RECORDS FOR PROCESSING:
★ ★ ★
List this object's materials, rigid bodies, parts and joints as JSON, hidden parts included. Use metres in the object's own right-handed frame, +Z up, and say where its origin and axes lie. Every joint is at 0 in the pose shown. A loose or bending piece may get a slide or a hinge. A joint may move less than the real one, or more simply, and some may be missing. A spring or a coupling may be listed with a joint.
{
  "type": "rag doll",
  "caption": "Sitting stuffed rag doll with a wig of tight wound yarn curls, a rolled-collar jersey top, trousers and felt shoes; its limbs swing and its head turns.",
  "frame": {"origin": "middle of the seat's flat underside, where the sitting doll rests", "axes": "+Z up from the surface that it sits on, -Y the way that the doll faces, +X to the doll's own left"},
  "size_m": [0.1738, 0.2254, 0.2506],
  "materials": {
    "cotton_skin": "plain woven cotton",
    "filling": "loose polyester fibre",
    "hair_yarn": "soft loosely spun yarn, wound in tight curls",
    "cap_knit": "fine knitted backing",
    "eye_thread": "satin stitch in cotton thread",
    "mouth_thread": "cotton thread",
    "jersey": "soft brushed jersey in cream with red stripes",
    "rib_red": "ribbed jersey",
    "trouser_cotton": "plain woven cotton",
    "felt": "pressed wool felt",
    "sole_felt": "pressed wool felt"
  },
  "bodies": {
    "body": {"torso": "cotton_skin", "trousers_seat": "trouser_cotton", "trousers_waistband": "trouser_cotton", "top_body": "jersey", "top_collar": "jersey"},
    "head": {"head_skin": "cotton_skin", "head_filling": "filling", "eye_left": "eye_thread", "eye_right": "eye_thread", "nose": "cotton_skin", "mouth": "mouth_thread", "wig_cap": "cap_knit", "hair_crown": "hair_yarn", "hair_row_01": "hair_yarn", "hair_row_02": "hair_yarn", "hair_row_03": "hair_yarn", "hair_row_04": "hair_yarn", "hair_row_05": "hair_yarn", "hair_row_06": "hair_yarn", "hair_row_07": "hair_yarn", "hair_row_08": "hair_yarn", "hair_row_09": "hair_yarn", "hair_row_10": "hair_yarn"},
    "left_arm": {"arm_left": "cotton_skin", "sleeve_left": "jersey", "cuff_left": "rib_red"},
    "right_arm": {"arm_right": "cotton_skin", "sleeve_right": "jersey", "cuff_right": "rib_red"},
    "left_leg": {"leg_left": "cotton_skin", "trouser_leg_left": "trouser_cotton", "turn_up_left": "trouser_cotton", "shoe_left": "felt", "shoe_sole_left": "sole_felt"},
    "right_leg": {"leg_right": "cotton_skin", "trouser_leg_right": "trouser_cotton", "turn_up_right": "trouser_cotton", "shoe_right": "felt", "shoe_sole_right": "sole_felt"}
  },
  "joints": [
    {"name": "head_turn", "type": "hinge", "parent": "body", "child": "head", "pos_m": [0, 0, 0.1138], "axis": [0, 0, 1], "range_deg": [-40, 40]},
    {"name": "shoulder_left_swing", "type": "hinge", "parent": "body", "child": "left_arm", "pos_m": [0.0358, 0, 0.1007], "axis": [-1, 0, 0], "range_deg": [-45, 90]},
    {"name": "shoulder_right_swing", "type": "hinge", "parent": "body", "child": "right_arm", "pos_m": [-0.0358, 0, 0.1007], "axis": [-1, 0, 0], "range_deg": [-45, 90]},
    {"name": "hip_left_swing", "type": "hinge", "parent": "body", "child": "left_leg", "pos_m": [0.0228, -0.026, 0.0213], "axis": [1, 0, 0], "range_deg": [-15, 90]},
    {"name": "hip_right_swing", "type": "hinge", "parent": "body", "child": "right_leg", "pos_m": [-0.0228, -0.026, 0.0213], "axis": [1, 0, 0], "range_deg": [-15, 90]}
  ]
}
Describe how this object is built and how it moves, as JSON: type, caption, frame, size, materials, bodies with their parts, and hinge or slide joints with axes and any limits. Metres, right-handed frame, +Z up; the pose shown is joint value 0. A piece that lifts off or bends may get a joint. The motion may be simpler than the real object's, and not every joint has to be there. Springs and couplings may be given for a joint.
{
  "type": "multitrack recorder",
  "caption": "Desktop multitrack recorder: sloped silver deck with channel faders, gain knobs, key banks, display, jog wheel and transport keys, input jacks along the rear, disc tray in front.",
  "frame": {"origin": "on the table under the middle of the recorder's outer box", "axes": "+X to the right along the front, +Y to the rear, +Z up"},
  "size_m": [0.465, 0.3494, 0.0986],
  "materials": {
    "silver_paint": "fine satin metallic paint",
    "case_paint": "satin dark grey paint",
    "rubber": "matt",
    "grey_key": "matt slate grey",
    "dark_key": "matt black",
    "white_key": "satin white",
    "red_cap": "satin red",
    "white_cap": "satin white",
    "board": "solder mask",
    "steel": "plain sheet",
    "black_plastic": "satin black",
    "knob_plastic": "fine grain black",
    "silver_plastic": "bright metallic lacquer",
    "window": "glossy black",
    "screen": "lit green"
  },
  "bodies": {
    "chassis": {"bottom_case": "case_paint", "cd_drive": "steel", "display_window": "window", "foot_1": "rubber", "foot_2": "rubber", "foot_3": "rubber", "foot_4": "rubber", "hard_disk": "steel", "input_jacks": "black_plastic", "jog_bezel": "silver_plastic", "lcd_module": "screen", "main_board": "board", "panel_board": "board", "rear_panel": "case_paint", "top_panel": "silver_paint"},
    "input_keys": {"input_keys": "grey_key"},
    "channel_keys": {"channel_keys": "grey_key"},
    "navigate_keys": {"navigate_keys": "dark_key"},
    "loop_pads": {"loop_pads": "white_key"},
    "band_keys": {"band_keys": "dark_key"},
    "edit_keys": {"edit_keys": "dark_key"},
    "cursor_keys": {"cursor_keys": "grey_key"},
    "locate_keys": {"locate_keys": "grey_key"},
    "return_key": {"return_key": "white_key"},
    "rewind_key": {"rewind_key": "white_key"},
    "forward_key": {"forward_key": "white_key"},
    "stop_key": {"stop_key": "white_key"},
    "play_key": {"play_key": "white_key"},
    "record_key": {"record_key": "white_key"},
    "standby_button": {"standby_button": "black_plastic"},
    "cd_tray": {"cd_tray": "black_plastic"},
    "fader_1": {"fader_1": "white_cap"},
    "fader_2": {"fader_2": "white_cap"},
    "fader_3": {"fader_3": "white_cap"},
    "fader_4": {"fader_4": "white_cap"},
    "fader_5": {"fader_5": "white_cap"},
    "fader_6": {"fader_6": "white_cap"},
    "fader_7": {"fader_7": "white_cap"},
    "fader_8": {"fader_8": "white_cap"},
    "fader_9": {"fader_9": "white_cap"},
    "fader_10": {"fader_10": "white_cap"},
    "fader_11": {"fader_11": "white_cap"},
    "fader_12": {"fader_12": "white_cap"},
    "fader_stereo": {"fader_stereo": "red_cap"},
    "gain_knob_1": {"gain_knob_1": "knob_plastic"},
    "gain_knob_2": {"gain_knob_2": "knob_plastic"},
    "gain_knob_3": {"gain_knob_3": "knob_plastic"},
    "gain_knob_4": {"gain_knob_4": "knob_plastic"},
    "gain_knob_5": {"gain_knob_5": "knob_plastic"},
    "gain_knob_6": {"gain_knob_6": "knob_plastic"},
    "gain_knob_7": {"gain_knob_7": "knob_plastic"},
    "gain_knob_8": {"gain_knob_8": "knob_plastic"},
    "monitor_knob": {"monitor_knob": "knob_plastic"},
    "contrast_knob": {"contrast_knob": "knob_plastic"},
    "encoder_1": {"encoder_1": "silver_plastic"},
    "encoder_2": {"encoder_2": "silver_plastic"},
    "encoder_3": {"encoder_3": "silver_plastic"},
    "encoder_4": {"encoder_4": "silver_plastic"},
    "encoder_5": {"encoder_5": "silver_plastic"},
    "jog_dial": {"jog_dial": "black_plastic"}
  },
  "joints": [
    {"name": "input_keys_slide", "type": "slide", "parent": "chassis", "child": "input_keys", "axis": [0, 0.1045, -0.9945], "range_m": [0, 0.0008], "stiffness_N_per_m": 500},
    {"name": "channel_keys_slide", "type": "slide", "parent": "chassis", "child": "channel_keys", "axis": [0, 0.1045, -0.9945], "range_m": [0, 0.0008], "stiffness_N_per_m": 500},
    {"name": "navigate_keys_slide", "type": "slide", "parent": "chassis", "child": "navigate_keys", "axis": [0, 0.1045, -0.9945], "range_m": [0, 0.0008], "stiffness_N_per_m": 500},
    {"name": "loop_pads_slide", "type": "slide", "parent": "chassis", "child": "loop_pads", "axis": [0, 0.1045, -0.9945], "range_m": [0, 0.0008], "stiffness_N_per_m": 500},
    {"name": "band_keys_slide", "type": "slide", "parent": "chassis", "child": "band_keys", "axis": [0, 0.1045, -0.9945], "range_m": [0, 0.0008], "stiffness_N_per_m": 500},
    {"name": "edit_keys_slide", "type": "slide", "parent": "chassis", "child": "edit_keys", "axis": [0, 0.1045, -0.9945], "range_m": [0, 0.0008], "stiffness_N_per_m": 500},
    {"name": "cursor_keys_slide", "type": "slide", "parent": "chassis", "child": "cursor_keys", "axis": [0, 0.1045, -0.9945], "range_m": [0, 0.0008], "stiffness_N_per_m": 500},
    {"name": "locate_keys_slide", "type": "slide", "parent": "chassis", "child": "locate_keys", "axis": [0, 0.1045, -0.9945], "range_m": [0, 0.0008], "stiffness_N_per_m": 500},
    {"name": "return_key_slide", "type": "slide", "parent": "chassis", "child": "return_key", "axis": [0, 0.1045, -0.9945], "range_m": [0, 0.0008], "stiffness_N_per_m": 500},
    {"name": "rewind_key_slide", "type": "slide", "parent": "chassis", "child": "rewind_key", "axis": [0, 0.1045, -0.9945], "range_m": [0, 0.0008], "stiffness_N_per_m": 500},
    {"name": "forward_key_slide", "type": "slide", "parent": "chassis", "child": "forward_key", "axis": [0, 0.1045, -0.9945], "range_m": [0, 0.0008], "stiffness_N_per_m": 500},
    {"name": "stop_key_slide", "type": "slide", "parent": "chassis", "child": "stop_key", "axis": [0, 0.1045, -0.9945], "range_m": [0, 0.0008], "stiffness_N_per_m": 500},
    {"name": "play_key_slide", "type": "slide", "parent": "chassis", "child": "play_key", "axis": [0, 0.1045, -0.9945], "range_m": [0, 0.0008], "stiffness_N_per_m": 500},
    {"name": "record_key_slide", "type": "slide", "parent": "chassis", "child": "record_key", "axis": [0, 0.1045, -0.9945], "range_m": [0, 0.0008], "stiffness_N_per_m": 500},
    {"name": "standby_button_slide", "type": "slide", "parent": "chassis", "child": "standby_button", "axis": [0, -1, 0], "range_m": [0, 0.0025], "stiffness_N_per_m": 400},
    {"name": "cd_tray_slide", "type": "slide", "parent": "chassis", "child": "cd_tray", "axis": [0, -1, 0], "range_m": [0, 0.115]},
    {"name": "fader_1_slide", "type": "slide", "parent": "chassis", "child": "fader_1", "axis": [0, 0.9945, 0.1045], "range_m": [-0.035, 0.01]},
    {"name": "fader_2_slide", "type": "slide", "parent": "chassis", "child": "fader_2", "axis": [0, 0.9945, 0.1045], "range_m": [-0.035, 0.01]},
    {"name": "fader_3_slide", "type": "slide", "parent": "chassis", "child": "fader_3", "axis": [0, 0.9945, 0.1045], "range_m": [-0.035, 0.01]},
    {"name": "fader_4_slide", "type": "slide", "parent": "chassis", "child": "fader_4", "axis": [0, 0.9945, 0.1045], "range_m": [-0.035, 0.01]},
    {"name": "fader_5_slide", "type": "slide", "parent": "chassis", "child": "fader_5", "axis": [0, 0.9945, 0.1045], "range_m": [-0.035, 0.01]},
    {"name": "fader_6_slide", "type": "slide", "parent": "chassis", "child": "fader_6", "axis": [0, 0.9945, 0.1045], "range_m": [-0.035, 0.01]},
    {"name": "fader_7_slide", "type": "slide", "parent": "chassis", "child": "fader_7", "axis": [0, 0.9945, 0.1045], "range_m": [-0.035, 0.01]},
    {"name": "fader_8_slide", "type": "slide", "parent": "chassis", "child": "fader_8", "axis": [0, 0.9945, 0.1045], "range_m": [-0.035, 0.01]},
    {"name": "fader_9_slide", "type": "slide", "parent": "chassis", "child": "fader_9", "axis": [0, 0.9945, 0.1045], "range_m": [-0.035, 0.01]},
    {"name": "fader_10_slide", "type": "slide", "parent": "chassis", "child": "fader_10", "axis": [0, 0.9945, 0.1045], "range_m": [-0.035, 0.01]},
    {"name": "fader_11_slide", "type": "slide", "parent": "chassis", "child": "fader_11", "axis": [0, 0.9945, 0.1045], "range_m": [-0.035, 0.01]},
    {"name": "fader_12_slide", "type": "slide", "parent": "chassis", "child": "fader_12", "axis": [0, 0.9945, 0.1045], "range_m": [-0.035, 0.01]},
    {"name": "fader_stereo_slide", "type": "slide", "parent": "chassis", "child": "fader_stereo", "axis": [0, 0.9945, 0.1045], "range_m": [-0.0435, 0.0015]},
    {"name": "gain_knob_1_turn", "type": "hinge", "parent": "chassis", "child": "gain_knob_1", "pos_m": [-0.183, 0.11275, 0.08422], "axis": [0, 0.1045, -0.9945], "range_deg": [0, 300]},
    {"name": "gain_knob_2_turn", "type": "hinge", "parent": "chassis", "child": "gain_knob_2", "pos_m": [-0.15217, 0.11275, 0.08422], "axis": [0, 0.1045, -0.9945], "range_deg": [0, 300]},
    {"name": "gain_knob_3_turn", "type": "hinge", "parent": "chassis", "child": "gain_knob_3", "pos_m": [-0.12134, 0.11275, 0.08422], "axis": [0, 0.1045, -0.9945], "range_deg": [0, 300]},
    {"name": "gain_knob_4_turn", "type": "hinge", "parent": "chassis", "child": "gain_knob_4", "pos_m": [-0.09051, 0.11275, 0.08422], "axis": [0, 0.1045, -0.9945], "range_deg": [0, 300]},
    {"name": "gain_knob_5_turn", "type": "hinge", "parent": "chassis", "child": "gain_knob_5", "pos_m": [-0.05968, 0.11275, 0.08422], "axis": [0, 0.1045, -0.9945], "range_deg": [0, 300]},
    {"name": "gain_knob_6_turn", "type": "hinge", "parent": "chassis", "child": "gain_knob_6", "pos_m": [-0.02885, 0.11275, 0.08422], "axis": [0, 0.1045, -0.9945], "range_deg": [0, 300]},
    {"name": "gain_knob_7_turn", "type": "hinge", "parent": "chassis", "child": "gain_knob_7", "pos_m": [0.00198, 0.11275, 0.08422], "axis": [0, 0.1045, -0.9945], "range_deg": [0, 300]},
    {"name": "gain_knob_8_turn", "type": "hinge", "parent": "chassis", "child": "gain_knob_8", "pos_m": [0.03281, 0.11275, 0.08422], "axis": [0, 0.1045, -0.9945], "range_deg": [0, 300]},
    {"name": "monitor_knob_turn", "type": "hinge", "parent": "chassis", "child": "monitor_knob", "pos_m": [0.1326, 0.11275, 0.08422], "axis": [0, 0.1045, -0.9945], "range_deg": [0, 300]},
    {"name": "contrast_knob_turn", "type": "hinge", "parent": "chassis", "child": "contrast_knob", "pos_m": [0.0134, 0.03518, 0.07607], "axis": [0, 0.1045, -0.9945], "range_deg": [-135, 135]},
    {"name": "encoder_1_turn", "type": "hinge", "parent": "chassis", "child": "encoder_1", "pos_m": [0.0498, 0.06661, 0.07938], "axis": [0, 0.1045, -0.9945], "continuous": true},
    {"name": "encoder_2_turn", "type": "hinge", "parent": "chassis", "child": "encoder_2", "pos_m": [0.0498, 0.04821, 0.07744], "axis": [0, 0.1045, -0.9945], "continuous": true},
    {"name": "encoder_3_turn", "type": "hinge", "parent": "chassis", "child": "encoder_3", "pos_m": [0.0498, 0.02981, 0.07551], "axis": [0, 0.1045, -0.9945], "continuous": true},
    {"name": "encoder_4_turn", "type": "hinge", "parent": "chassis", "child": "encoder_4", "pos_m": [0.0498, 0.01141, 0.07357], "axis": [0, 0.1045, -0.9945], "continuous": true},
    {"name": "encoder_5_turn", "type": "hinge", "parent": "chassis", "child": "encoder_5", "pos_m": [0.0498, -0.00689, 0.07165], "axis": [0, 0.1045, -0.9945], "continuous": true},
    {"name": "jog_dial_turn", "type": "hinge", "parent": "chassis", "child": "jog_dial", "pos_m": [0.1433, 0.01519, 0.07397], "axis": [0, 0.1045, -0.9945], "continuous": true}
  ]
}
★ ★ ★
PROBLEM TO WORK ON:
Return every line above in which the string "caption" occurs.

EXERCISE OUTPUT:
  "caption": "Sitting stuffed rag doll with a wig of tight wound yarn curls, a rolled-collar jersey top, trousers and felt shoes; its limbs swing and its head turns.",
Describe how this object is built and how it moves, as JSON: type, caption, frame, size, materials, bodies with their parts, and hinge or slide joints with axes and any limits. Metres, right-handed frame, +Z up; the pose shown is joint value 0. A piece that lifts off or bends may get a joint. The motion may be simpler than the real object's, and not every joint has to be there. Springs and couplings may be given for a joint.
  "caption": "Desktop multitrack recorder: sloped silver deck with channel faders, gain knobs, key banks, display, jog wheel and transport keys, input jacks along the rear, disc tray in front.",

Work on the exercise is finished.